» Task details:
Output the full listing word for word.

» Dataset content:
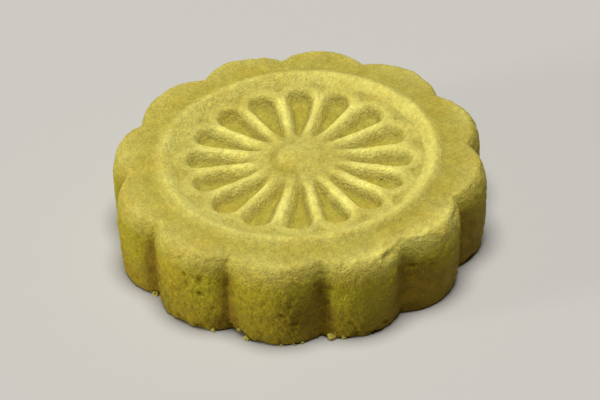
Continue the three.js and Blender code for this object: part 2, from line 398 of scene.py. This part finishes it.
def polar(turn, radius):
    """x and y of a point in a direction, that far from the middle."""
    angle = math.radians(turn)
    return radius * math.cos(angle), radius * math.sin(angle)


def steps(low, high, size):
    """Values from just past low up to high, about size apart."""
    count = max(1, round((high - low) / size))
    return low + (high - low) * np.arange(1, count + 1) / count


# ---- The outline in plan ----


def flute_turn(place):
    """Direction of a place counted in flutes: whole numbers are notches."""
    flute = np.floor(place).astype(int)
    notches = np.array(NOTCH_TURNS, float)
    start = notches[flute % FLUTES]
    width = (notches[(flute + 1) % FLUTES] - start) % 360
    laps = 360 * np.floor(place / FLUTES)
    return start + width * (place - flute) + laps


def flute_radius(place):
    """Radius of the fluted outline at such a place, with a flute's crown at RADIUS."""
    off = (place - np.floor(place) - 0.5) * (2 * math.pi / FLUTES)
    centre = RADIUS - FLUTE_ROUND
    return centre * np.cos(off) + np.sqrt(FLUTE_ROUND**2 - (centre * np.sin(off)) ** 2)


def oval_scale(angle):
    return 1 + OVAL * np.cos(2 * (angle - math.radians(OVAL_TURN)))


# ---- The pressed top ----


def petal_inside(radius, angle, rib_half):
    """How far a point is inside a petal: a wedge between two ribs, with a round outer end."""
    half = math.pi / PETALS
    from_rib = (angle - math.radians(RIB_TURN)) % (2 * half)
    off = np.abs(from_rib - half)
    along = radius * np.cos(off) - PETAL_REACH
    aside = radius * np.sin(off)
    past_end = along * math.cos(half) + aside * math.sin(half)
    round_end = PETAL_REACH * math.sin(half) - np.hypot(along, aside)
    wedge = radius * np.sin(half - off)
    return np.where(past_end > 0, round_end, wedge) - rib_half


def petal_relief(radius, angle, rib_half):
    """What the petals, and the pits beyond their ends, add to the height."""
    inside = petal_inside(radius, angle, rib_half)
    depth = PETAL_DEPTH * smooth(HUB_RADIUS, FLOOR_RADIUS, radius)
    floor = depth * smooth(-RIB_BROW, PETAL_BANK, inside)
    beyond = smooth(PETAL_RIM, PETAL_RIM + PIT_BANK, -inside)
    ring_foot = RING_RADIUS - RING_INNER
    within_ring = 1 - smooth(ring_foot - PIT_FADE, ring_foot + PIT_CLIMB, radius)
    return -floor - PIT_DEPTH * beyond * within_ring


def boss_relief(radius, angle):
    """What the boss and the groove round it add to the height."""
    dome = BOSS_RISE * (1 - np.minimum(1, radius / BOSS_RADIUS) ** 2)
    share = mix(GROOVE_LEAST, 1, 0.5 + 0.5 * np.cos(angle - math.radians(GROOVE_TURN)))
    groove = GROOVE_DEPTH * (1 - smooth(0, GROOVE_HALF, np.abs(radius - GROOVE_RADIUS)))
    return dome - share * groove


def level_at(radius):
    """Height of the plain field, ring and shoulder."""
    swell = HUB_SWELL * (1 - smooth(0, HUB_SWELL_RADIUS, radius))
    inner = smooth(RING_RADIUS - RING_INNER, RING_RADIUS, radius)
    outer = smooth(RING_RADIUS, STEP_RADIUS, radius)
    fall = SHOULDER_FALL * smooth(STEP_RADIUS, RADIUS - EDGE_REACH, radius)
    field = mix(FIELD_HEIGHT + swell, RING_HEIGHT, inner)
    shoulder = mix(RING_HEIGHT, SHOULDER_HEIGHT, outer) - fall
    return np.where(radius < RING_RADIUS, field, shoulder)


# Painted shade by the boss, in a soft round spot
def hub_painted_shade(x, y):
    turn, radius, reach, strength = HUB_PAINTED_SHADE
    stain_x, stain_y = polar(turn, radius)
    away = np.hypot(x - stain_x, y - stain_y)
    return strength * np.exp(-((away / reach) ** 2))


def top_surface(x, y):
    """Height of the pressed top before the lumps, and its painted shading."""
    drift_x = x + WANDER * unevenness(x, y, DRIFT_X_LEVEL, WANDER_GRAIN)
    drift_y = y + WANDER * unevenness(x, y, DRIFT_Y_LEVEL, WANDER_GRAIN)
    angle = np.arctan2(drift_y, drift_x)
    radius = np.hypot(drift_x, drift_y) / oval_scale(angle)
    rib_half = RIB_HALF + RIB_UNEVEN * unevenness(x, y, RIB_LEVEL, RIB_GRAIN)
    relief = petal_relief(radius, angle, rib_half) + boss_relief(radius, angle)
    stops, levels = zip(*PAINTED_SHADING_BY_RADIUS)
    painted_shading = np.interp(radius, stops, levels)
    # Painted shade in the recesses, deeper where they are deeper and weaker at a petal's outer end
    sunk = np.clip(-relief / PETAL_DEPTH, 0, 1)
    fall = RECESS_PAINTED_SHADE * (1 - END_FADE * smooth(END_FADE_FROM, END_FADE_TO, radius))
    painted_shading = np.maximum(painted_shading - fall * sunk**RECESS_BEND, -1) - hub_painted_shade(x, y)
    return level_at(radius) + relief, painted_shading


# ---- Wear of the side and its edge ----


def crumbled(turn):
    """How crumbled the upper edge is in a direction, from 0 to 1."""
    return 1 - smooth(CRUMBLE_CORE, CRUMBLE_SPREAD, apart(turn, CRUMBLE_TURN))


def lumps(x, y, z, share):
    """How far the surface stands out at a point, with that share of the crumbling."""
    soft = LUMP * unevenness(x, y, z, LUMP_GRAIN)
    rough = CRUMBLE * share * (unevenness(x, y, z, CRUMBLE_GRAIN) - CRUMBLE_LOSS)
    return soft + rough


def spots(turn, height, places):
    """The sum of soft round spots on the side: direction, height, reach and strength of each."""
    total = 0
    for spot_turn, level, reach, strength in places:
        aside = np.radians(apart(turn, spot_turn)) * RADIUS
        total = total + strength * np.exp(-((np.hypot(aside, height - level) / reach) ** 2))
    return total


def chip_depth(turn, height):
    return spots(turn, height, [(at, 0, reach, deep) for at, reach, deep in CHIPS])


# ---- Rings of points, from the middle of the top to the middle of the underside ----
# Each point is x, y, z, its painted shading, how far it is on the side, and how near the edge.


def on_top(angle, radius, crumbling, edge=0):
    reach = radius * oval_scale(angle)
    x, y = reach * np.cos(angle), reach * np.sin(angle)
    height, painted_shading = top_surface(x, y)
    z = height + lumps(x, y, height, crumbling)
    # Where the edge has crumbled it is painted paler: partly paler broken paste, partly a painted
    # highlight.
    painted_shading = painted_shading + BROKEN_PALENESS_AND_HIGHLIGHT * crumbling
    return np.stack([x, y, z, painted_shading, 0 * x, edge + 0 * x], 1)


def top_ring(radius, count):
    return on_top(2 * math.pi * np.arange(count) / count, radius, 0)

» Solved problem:
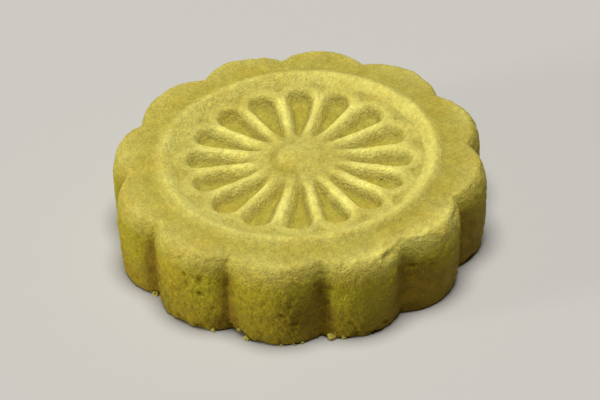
Continue the three.js and Blender code for this object: part 2, from line 398 of scene.py. This part finishes it.
def polar(turn, radius):
    """x and y of a point in a direction, that far from the middle."""
    angle = math.radians(turn)
    return radius * math.cos(angle), radius * math.sin(angle)


def steps(low, high, size):
    """Values from just past low up to high, about size apart."""
    count = max(1, round((high - low) / size))
    return low + (high - low) * np.arange(1, count + 1) / count


# ---- The outline in plan ----


def flute_turn(place):
    """Direction of a place counted in flutes: whole numbers are notches."""
    flute = np.floor(place).astype(int)
    notches = np.array(NOTCH_TURNS, float)
    start = notches[flute % FLUTES]
    width = (notches[(flute + 1) % FLUTES] - start) % 360
    laps = 360 * np.floor(place / FLUTES)
    return start + width * (place - flute) + laps


def flute_radius(place):
    """Radius of the fluted outline at such a place, with a flute's crown at RADIUS."""
    off = (place - np.floor(place) - 0.5) * (2 * math.pi / FLUTES)
    centre = RADIUS - FLUTE_ROUND
    return centre * np.cos(off) + np.sqrt(FLUTE_ROUND**2 - (centre * np.sin(off)) ** 2)


def oval_scale(angle):
    return 1 + OVAL * np.cos(2 * (angle - math.radians(OVAL_TURN)))


# ---- The pressed top ----


def petal_inside(radius, angle, rib_half):
    """How far a point is inside a petal: a wedge between two ribs, with a round outer end."""
    half = math.pi / PETALS
    from_rib = (angle - math.radians(RIB_TURN)) % (2 * half)
    off = np.abs(from_rib - half)
    along = radius * np.cos(off) - PETAL_REACH
    aside = radius * np.sin(off)
    past_end = along * math.cos(half) + aside * math.sin(half)
    round_end = PETAL_REACH * math.sin(half) - np.hypot(along, aside)
    wedge = radius * np.sin(half - off)
    return np.where(past_end > 0, round_end, wedge) - rib_half


def petal_relief(radius, angle, rib_half):
    """What the petals, and the pits beyond their ends, add to the height."""
    inside = petal_inside(radius, angle, rib_half)
    depth = PETAL_DEPTH * smooth(HUB_RADIUS, FLOOR_RADIUS, radius)
    floor = depth * smooth(-RIB_BROW, PETAL_BANK, inside)
    beyond = smooth(PETAL_RIM, PETAL_RIM + PIT_BANK, -inside)
    ring_foot = RING_RADIUS - RING_INNER
    within_ring = 1 - smooth(ring_foot - PIT_FADE, ring_foot + PIT_CLIMB, radius)
    return -floor - PIT_DEPTH * beyond * within_ring


def boss_relief(radius, angle):
    """What the boss and the groove round it add to the height."""
    dome = BOSS_RISE * (1 - np.minimum(1, radius / BOSS_RADIUS) ** 2)
    share = mix(GROOVE_LEAST, 1, 0.5 + 0.5 * np.cos(angle - math.radians(GROOVE_TURN)))
    groove = GROOVE_DEPTH * (1 - smooth(0, GROOVE_HALF, np.abs(radius - GROOVE_RADIUS)))
    return dome - share * groove


def level_at(radius):
    """Height of the plain field, ring and shoulder."""
    swell = HUB_SWELL * (1 - smooth(0, HUB_SWELL_RADIUS, radius))
    inner = smooth(RING_RADIUS - RING_INNER, RING_RADIUS, radius)
    outer = smooth(RING_RADIUS, STEP_RADIUS, radius)
    fall = SHOULDER_FALL * smooth(STEP_RADIUS, RADIUS - EDGE_REACH, radius)
    field = mix(FIELD_HEIGHT + swell, RING_HEIGHT, inner)
    shoulder = mix(RING_HEIGHT, SHOULDER_HEIGHT, outer) - fall
    return np.where(radius < RING_RADIUS, field, shoulder)


# Painted shade by the boss, in a soft round spot
def hub_painted_shade(x, y):
    turn, radius, reach, strength = HUB_PAINTED_SHADE
    stain_x, stain_y = polar(turn, radius)
    away = np.hypot(x - stain_x, y - stain_y)
    return strength * np.exp(-((away / reach) ** 2))


def top_surface(x, y):
    """Height of the pressed top before the lumps, and its painted shading."""
    drift_x = x + WANDER * unevenness(x, y, DRIFT_X_LEVEL, WANDER_GRAIN)
    drift_y = y + WANDER * unevenness(x, y, DRIFT_Y_LEVEL, WANDER_GRAIN)
    angle = np.arctan2(drift_y, drift_x)
    radius = np.hypot(drift_x, drift_y) / oval_scale(angle)
    rib_half = RIB_HALF + RIB_UNEVEN * unevenness(x, y, RIB_LEVEL, RIB_GRAIN)
    relief = petal_relief(radius, angle, rib_half) + boss_relief(radius, angle)
    stops, levels = zip(*PAINTED_SHADING_BY_RADIUS)
    painted_shading = np.interp(radius, stops, levels)
    # Painted shade in the recesses, deeper where they are deeper and weaker at a petal's outer end
    sunk = np.clip(-relief / PETAL_DEPTH, 0, 1)
    fall = RECESS_PAINTED_SHADE * (1 - END_FADE * smooth(END_FADE_FROM, END_FADE_TO, radius))
    painted_shading = np.maximum(painted_shading - fall * sunk**RECESS_BEND, -1) - hub_painted_shade(x, y)
    return level_at(radius) + relief, painted_shading


# ---- Wear of the side and its edge ----


def crumbled(turn):
    """How crumbled the upper edge is in a direction, from 0 to 1."""
    return 1 - smooth(CRUMBLE_CORE, CRUMBLE_SPREAD, apart(turn, CRUMBLE_TURN))


def lumps(x, y, z, share):
    """How far the surface stands out at a point, with that share of the crumbling."""
    soft = LUMP * unevenness(x, y, z, LUMP_GRAIN)
    rough = CRUMBLE * share * (unevenness(x, y, z, CRUMBLE_GRAIN) - CRUMBLE_LOSS)
    return soft + rough


def spots(turn, height, places):
    """The sum of soft round spots on the side: direction, height, reach and strength of each."""
    total = 0
    for spot_turn, level, reach, strength in places:
        aside = np.radians(apart(turn, spot_turn)) * RADIUS
        total = total + strength * np.exp(-((np.hypot(aside, height - level) / reach) ** 2))
    return total


def chip_depth(turn, height):
    return spots(turn, height, [(at, 0, reach, deep) for at, reach, deep in CHIPS])


# ---- Rings of points, from the middle of the top to the middle of the underside ----
# Each point is x, y, z, its painted shading, how far it is on the side, and how near the edge.


def on_top(angle, radius, crumbling, edge=0):
    reach = radius * oval_scale(angle)
    x, y = reach * np.cos(angle), reach * np.sin(angle)
    height, painted_shading = top_surface(x, y)
    z = height + lumps(x, y, height, crumbling)
    # Where the edge has crumbled it is painted paler: partly paler broken paste, partly a painted
    # highlight.
    painted_shading = painted_shading + BROKEN_PALENESS_AND_HIGHLIGHT * crumbling
    return np.stack([x, y, z, painted_shading, 0 * x, edge + 0 * x], 1)


def top_ring(radius, count):
    return on_top(2 * math.pi * np.arange(count) / count, radius, 0)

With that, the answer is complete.